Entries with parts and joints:
===

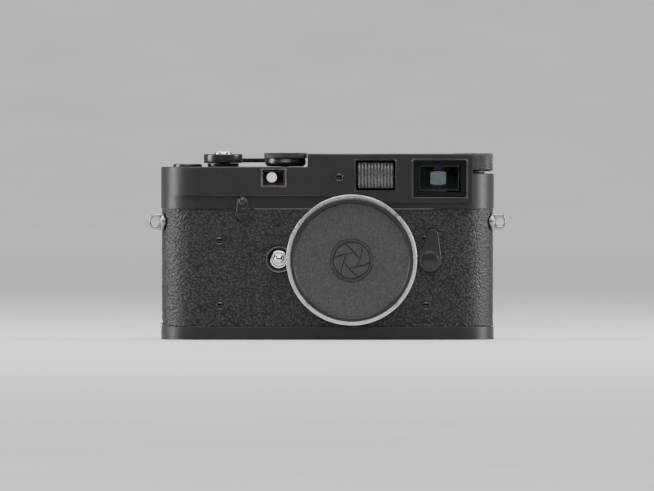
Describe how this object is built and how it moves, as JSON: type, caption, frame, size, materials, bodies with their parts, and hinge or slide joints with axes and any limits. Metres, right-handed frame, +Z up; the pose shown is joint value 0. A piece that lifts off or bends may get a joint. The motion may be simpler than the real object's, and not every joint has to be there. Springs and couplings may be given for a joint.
{
  "type": "rangefinder camera",
  "caption": "Compact 35 mm film rangefinder camera with rounded ends, stepped top cover, window band, bayonet mount with body cap, advance lever, dials and hinged back.",
  "frame": {"origin": "on the base plate's underside, below the middle of the whole object", "axes": "+X to the right as seen from the front, +Z up, and the lens side faces -Y"},
  "size_m": [0.1478, 0.0406, 0.0782],
  "materials": {
    "black_paint": "satin black paint with slight wear",
    "covering": "grained black leatherette",
    "shell_metal": "dark anodised casting",
    "silver": "satin chrome",
    "steel": "brushed",
    "aluminium": "matt casting",
    "brass": "machined",
    "black_metal": "satin black enamel",
    "curtain_cloth": "rubberised black cloth",
    "glass": "clear",
    "dark_glass": "coated",
    "frosted_glass": "frosted and ribbed",
    "cap_plastic": "fine grain",
    "black_plastic": "matt",
    "white_dial": "matt white"
  },
  "bodies": {
    "camera": {"body_shell": "shell_metal", "front_covering": "covering", "film_chassis": "aluminium", "film_rails": "steel", "shutter_crate": "black_metal", "shutter_curtain": "curtain_cloth", "curtain_drums": "brass", "lens_mount_ring": "silver", "mount_screws": "steel", "top_cover": "black_paint", "finder_block": "aluminium", "finder_prism": "glass", "range_prism": "glass", "viewfinder_bezel": "black_paint", "viewfinder_glass": "dark_glass", "illumination_bezel": "black_paint", "illumination_glass": "frosted_glass", "rangefinder_bezel": "black_paint", "rangefinder_glass": "dark_glass", "eyepiece_ring": "black_metal", "eyepiece_lens": "glass", "accessory_shoe": "steel", "shoe_contact": "brass", "shoe_screws": "steel", "strap_lug_left": "silver", "strap_lug_right": "silver", "front_screws": "black_metal", "band_screw": "black_paint", "lens_release_guard": "black_paint", "gear_plate": "brass", "counter_window": "glass", "hub_collar": "black_paint", "rewind_collar": "black_paint", "flash_socket": "steel", "door_hinge_pin": "steel", "base_catch_pin": "silver", "base_catch_hook": "steel"},
    "advance_lever": {"advance_lever": "black_paint"},
    "release_button": {"release_button": "silver"},
    "shutter_dial": {"shutter_dial": "black_paint"},
    "counter_disc": {"counter_disc": "white_dial"},
    "takeup_spool": {"takeup_spool": "black_plastic"},
    "film_sprocket": {"film_sprocket": "steel"},
    "rewind_shaft": {"rewind_shaft": "steel"},
    "rewind_knob": {"rewind_knob": "black_paint"},
    "rewind_fork": {"rewind_fork": "steel"},
    "reverse_lever": {"reverse_lever": "black_paint"},
    "frame_selector": {"frame_selector": "black_paint"},
    "lens_release_button": {"lens_release_button": "silver"},
    "rangefinder_arm": {"rangefinder_arm": "brass"},
    "rangefinder_roller": {"rangefinder_roller": "steel"},
    "body_cap": {"body_cap": "cap_plastic"},
    "base_plate": {"base_plate": "black_paint", "tripod_socket": "steel"},
    "base_key": {"base_key_hub": "steel"},
    "base_key_ring": {"base_key_ring": "silver"},
    "rear_door": {"rear_door": "shell_metal", "door_covering": "covering", "pressure_plate": "black_metal"},
    "film_speed_dial": {"film_speed_dial": "steel"}
  },
  "joints": [
    {"name": "advance_stroke", "type": "hinge", "parent": "camera", "child": "advance_lever", "pos_m": [-0.04325, 0.0017, 0.074], "axis": [0, 0, 1], "range_deg": [0, 160], "stiffness_Nm_per_rad": 0.01, "springref_deg": -22.92},
    {"name": "release_press", "type": "slide", "parent": "camera", "child": "release_button", "axis": [0, 0, -1], "range_m": [0, 0.0019], "stiffness_N_per_m": 500, "springref_m": -0.001},
    {"name": "shutter_dial_turn", "type": "hinge", "parent": "camera", "child": "shutter_dial", "pos_m": [-0.0174, 0.0002, 0.074], "axis": [0, 0, 1], "range_deg": [-150, 150]},
    {"name": "counter_turn", "type": "hinge", "parent": "camera", "child": "counter_disc", "pos_m": [-0.056, 0.0047, 0.0695], "axis": [0, 0, 1], "range_deg": [0, 9]},
    {"name": "takeup_turn", "type": "hinge", "parent": "camera", "child": "takeup_spool", "pos_m": [-0.0535, 0.0017, 0.03], "axis": [0, 0, 1], "range_deg": [-309, 0]},
    {"name": "sprocket_turn", "type": "hinge", "parent": "camera", "child": "film_sprocket", "pos_m": [-0.03425, 0.00545, 0.03], "axis": [0, 0, 1], "range_deg": [-360.5, 0]},
    {"name": "rewind_turn", "type": "hinge", "parent": "camera", "child": "rewind_shaft", "pos_m": [0.0602, 0.0017, 0.07], "axis": [0, 0, 1], "continuous": true},
    {"name": "knob_lift", "type": "slide", "parent": "rewind_shaft", "child": "rewind_knob", "axis": [0, 0, 1], "range_m": [0, 0.004]},
    {"name": "fork_turn", "type": "hinge", "parent": "camera", "child": "rewind_fork", "pos_m": [0.0535, 0.0017, 0.05], "axis": [0, 0, 1], "continuous": true},
    {"name": "reverse_swing", "type": "hinge", "parent": "camera", "child": "reverse_lever", "pos_m": [-0.0352, -0.0148, 0.0525], "axis": [0, 1, 0], "range_deg": [0, 70]},
    {"name": "selector_swing", "type": "hinge", "parent": "camera", "child": "frame_selector", "pos_m": [0.0423, -0.0148, 0.0329], "axis": [0, 1, 0], "range_deg": [-20, 20], "stiffness_Nm_per_rad": 0.02},
    {"name": "lens_release_press", "type": "slide", "parent": "camera", "child": "lens_release_button", "axis": [0, 1, 0], "range_m": [0, 0.0015], "stiffness_N_per_m": 800, "springref_m": -0.001},
    {"name": "rangefinder_swing", "type": "hinge", "parent": "camera", "child": "rangefinder_arm", "pos_m": [-0.016, -0.0053, 0.05], "axis": [0, 0, 1], "range_deg": [0, 6], "stiffness_Nm_per_rad": 0.02, "springref_deg": -2.86},
    {"name": "roller_turn", "type": "hinge", "parent": "rangefinder_arm", "child": "rangefinder_roller", "pos_m": [0.01, -0.0083, 0.0508], "axis": [0, 0, 1], "continuous": true},
    {"name": "cap_pull", "type": "slide", "parent": "camera", "child": "body_cap", "axis": [0, -1, 0], "range_m": [0, 0.03]},
    {"name": "base_swing", "type": "hinge", "parent": "camera", "child": "base_plate", "pos_m": [-0.06875, 0.0017, 0.0045], "axis": [0, 1, 0], "range_deg": [0, 35]},
    {"name": "key_turn", "type": "hinge", "parent": "base_plate", "child": "base_key", "pos_m": [0.0535, 0.0017, 0.001], "axis": [0, 0, 1], "range_deg": [0, 180]},
    {"name": "key_ring_fold", "type": "hinge", "parent": "base_key", "child": "base_key_ring", "pos_m": [0.0535, 0.0017, 0.00065], "axis": [-1, 0, 0], "range_deg": [0, 90]},
    {"name": "door_swing", "type": "hinge", "parent": "camera", "child": "rear_door", "pos_m": [0.003, 0.0159, 0.0522], "axis": [1, 0, 0], "range_deg": [0, 95]},
    {"name": "film_speed_turn", "type": "hinge", "parent": "rear_door", "child": "film_speed_dial", "pos_m": [0.01, 0.0177, 0.031], "axis": [0, 1, 0], "continuous": true}
  ],
  "couplings": [
    {"joint": "counter_turn", "follows": "advance_stroke", "ratio": 0.05625},
    {"joint": "takeup_turn", "follows": "advance_stroke", "ratio": -1.9286},
    {"joint": "sprocket_turn", "follows": "advance_stroke", "ratio": -2.25},
    {"joint": "fork_turn", "follows": "rewind_turn", "ratio": -1}
  ]
}
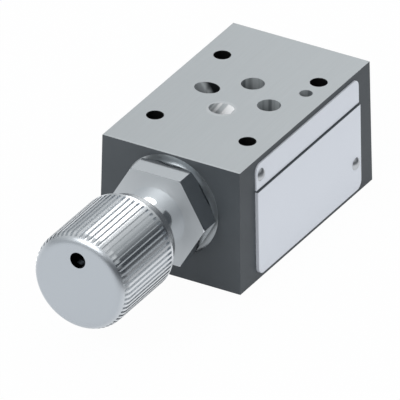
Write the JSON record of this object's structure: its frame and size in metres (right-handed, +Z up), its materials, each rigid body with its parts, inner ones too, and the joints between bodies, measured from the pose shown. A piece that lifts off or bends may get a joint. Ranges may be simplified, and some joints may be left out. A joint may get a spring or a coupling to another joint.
{
  "type": "hydraulic sandwich valve",
  "caption": "Ported steel-grey valve block for stacking under a directional valve, with a hexagon sleeve and a knurled rotary knob that sets the pressure.",
  "frame": {"origin": "on the bottom mounting face, in the middle of the four-bolt pattern", "axes": "+Z up through the stack, -Y towards the knob, +X towards the nameplate side"},
  "size_m": [0.0492, 0.1305, 0.04],
  "materials": {
    "cast_body": "phosphated grey cast iron, ground top and bottom faces",
    "seal_rubber": "black nitrile rubber",
    "plate_aluminium": "matt anodised sheet, bare",
    "rivet_steel": "bright zinc-plated steel",
    "sleeve_steel": "bright turned and plated steel",
    "hardened_steel": "ground hardened steel",
    "nozzle_brass": "turned brass",
    "spring_steel": "oiled spring steel",
    "backup_plastic": "white fluoroplastic",
    "knob_steel": "bright turned and knurled steel",
    "black_steel": "black oxide steel"
  },
  "bodies": {
    "valve_body": {"body": "cast_body", "port_seals": "seal_rubber", "nameplate": "plate_aluminium", "nameplate_rivets": "rivet_steel", "hex_sleeve": "sleeve_steel", "sleeve_o_ring": "seal_rubber", "sensing_pin": "hardened_steel"},
    "spool": {"spool": "hardened_steel", "damping_nozzle": "nozzle_brass", "spring_seat": "hardened_steel"},
    "piston": {"adjusting_piston": "hardened_steel", "piston_o_ring": "seal_rubber", "piston_backup_ring": "backup_plastic", "thrust_ball": "hardened_steel", "main_spring": "spring_steel"},
    "knob": {"spindle": "hardened_steel", "stop_ring": "spring_steel", "knob": "knob_steel", "lock_screw": "black_steel", "friction_ring": "seal_rubber"}
  },
  "joints": [
    {"name": "piston_feed", "type": "slide", "parent": "valve_body", "child": "piston", "axis": [0, 1, 0], "range_m": [0, 0.0075], "deforming": ["main_spring"]},
    {"name": "knob_turn", "type": "hinge", "parent": "piston", "child": "knob", "pos_m": [0, -0.07, 0.0234], "axis": [0, 1, 0], "range_deg": [0, 1800]},
    {"name": "spool_slide", "type": "slide", "parent": "valve_body", "child": "spool", "axis": [0, -1, 0], "range_m": [0, 0.0042], "stiffness_N_per_m": 6000, "springref_m": -0.001, "deforming": ["main_spring"]}
  ],
  "couplings": [
    {"joint": "knob_turn", "follows": "piston_feed", "rad_per_m": 4188.8}
  ]
}
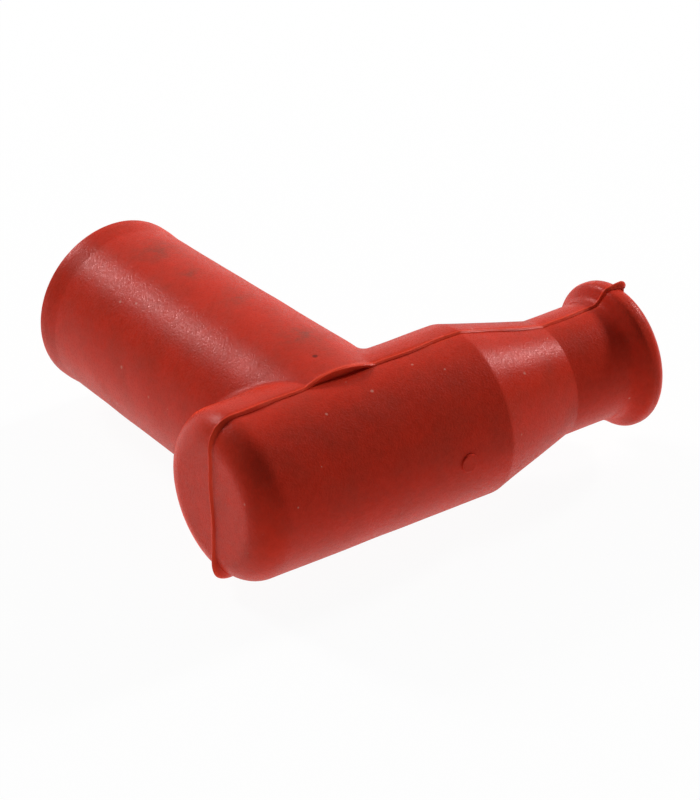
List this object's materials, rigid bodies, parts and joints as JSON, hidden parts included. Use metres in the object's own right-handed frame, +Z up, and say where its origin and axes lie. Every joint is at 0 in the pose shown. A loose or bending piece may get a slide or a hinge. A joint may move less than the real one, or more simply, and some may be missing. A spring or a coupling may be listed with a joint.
{
  "type": "spark plug cap",
  "caption": "Right-angle spark plug cap: silicone rubber T-shaped jacket over a phenolic core, with lead screw, resistor and push-fit plug terminal.",
  "frame": {"origin": "on the ground, below the centre of the bounding box", "axes": "+X along the body towards the lead entry, +Y along the barrel towards the plug mouth, +Z up; both axes lie level"},
  "size_m": [0.0608, 0.059, 0.0241],
  "materials": {
    "silicone_rubber": "satin",
    "phenolic": "moulded",
    "plated_steel": "zinc plated",
    "brass": "turned",
    "ceramic": "fired ceramic"
  },
  "bodies": {
    "root": {"silicone_cover": "silicone_rubber", "insulator_core": "phenolic", "lead_screw": "plated_steel", "resistor_body": "ceramic", "resistor_cap_lead": "brass", "resistor_cap_block": "brass", "contact_block": "brass", "contact_spring": "plated_steel", "end_plug": "phenolic", "plug_terminal": "brass", "terminal_clip": "plated_steel"}
  },
  "joints": []
}
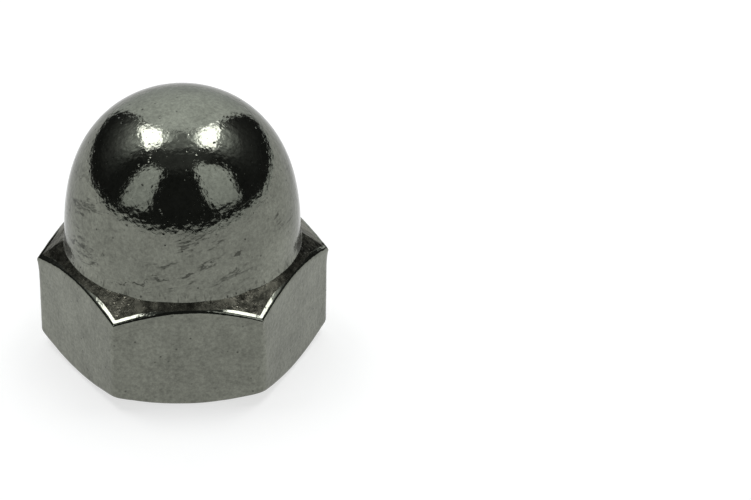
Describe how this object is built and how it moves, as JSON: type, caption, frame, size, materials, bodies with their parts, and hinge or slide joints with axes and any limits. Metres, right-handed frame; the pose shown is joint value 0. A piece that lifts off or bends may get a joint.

===

_What the exercise asks_. Go back to the data above and please quote exactly, and only, the lines from the line with "List this object's" through its last line.

_Written answer_.
List this object's materials, rigid bodies, parts and joints as JSON, hidden parts included. Use metres in the object's own right-handed frame, +Z up, and say where its origin and axes lie. Every joint is at 0 in the pose shown. A loose or bending piece may get a slide or a hinge. A joint may move less than the real one, or more simply, and some may be missing. A spring or a coupling may be listed with a joint.
{
  "type": "spark plug cap",
  "caption": "Right-angle spark plug cap: silicone rubber T-shaped jacket over a phenolic core, with lead screw, resistor and push-fit plug terminal.",
  "frame": {"origin": "on the ground, below the centre of the bounding box", "axes": "+X along the body towards the lead entry, +Y along the barrel towards the plug mouth, +Z up; both axes lie level"},
  "size_m": [0.0608, 0.059, 0.0241],
  "materials": {
    "silicone_rubber": "satin",
    "phenolic": "moulded",
    "plated_steel": "zinc plated",
    "brass": "turned",
    "ceramic": "fired ceramic"
  },
  "bodies": {
    "root": {"silicone_cover": "silicone_rubber", "insulator_core": "phenolic", "lead_screw": "plated_steel", "resistor_body": "ceramic", "resistor_cap_lead": "brass", "resistor_cap_block": "brass", "contact_block": "brass", "contact_spring": "plated_steel", "end_plug": "phenolic", "plug_terminal": "brass", "terminal_clip": "plated_steel"}
  },
  "joints": []
}
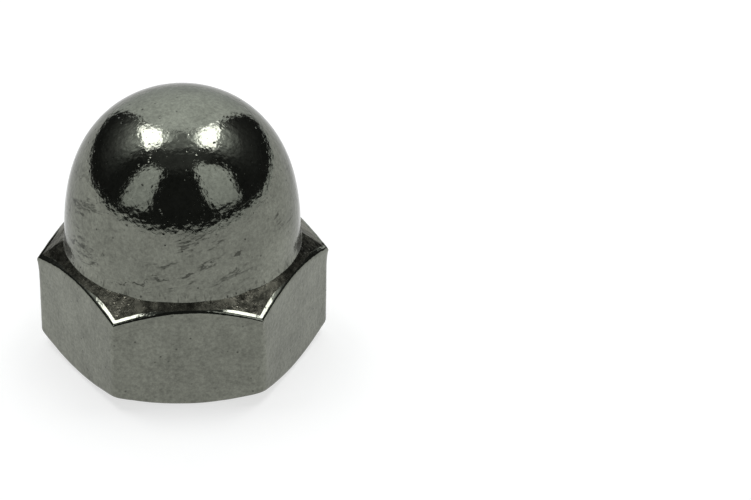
Describe how this object is built and how it moves, as JSON: type, caption, frame, size, materials, bodies with their parts, and hinge or slide joints with axes and any limits. Metres, right-handed frame; the pose shown is joint value 0. A piece that lifts off or bends may get a joint.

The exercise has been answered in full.